Diva Marketing/Toby:  Sounds like you’re restructuring the marketing department. Who leads the charge of  Marketing In The Round if not the CMO? What skills/talents should that person have to make it work?

Geoff Livingston: It is the CMO.

That person should have a couple of skill sets.  First, they are an administrator and a manager. Their job is to facilitate the marketing function from a resource and operational perspective, incentivize what had been here-to-fore silos to work together, and lead the department in its interface with other departments so that marketing acts as a networked component of the larger enterprise (as opposed to its own silo).  Secondly, that person is usually a marketer themselves, and as such they need to have graduated from tactician to a strategist who can understand the value of branding, strategic approaches and tactics.

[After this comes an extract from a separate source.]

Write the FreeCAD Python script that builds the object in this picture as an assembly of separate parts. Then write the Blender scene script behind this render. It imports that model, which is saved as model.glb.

Diva Marketing/Toby:  One of my favorite lines in the book is –“.. you lend that content to and
community to outlying networks ..”
(p 24) The question then becomes is what’s the source of the Geoff Livingston Marketing in the round_max content and community?

Geoff Livingston: Usually, it’s the company. If the company is successful in its groundswell and top down approaches you’re seeing true customer word of mouth take place and they start developing content.  Stakeholder generated content creates brand and product advocacy, as well as (hopefully) inspiring media stories, speaking engagements, analyst reports and other types of traditional professional content produced independently of the company.

Diva Marketing/Toby: Coming from a research background, I appreciate the time you dedicated to consumer insights .. both traditional and social media. It seems as though the concepts of “listening” and “monitoring” had different meanings in the book. How are you defining  concept of “listening” and that of “monitoring?”

Geoff Livingston: It may be an issue of semantics on our part.  They are closely related.

Listening occurs before, during and after a marketing effort. But in many ways it’s the harnessing of data – big data if you would. I think hearing is the ability to decipher that data into meaningful and regular intelligence. Monitoring to me is the practice of hearing that data intelligence formally and regularly as a company.  Now, that’s my opinion based on the question. Gini may have a different take on that.

Diva Marketing/Toby:  I really liked the charts, worksheets and resources that you and Gini integrated throughout the book.  One of the Pros under social media (p27) indicated “inexpensive form of sponsoring messages on the social platforms.”  Does this refer to “blogger relations” and are you advocating paying bloggers for their posts?

Geoff Livingston: I don’t advocate paying bloggers to blog on their site. I do advocate paying people to intelligently interact with bloggers to provide useful content ideas and guest posts wherever possible.

I pay bloggers for their posts on Inspiring Generosity. Getting great content for your site requires paying talent, in my opinion.  I hate people that ask me to blog for free consistently without any clear value for my effort. It’s the primary reason why I stopped blogging for Mashable. The effort outweighed the value.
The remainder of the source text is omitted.